You: u guys have been together for a long time, and when ppl go off to college or graduate from high school things in general change and they are bigger changes then we think they are. theres living situation changes and schooling changes and sometimes relationship changes too. its just part of growing up.  and i know it doesnt matter what i say, but i promise u, no matter the pain ur in now, u WILL find someone that will be your forever.  I know we havent talked much since high school but i still love you Sam.

Again, seriously...learn how to spell and take some grammar classes.  I cannot believe that after all of the nasty shit you said about me, you still "love" me and care about me.  I don't want your "advice" and I don't need your sympathy.  How you could think that it was okay to message me after a few days of you saying such mean things you get all nice again.  You might want to go to the doctor and get checked for being bipolar.  Seriously.  

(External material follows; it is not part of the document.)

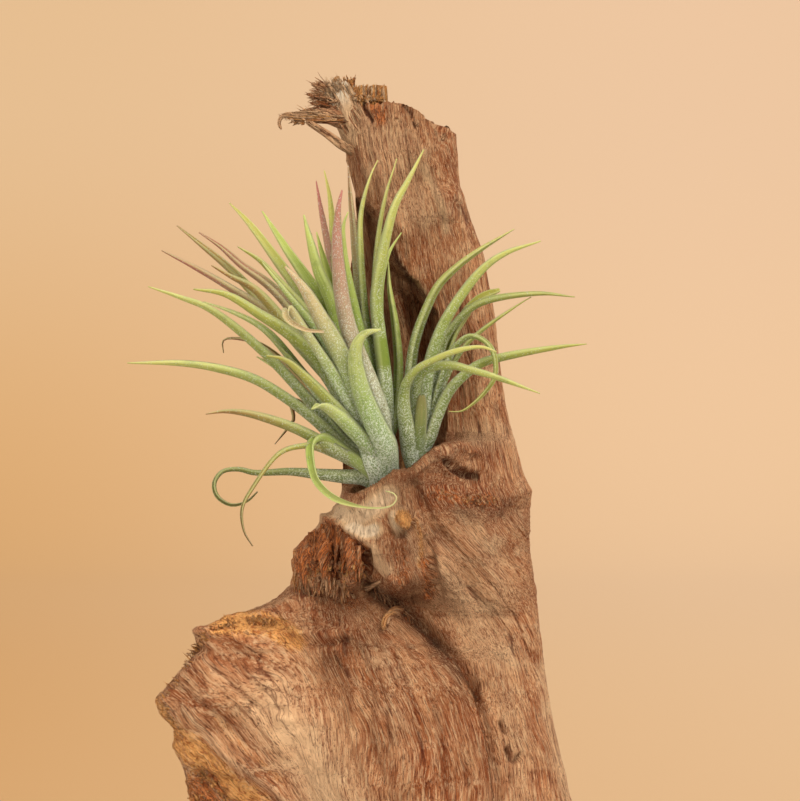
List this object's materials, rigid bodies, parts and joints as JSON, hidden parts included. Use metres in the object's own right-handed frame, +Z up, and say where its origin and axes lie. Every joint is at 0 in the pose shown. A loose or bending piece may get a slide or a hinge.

Say all you want to me, but really I could care less.  You blow things way out of proportion and I'm not the only one who sees this.  So many people wanted nothing to do with you because all you would do was start drama and yell for no reason.  I was always nice to you and stuck up for you a few times when I actually disagreed with everything you were saying.  You're someone who needs to be the center of attention, start drama, and blow up for no reason whatsoever.  You really have some angerment issues, Missy, and you should probably work on them.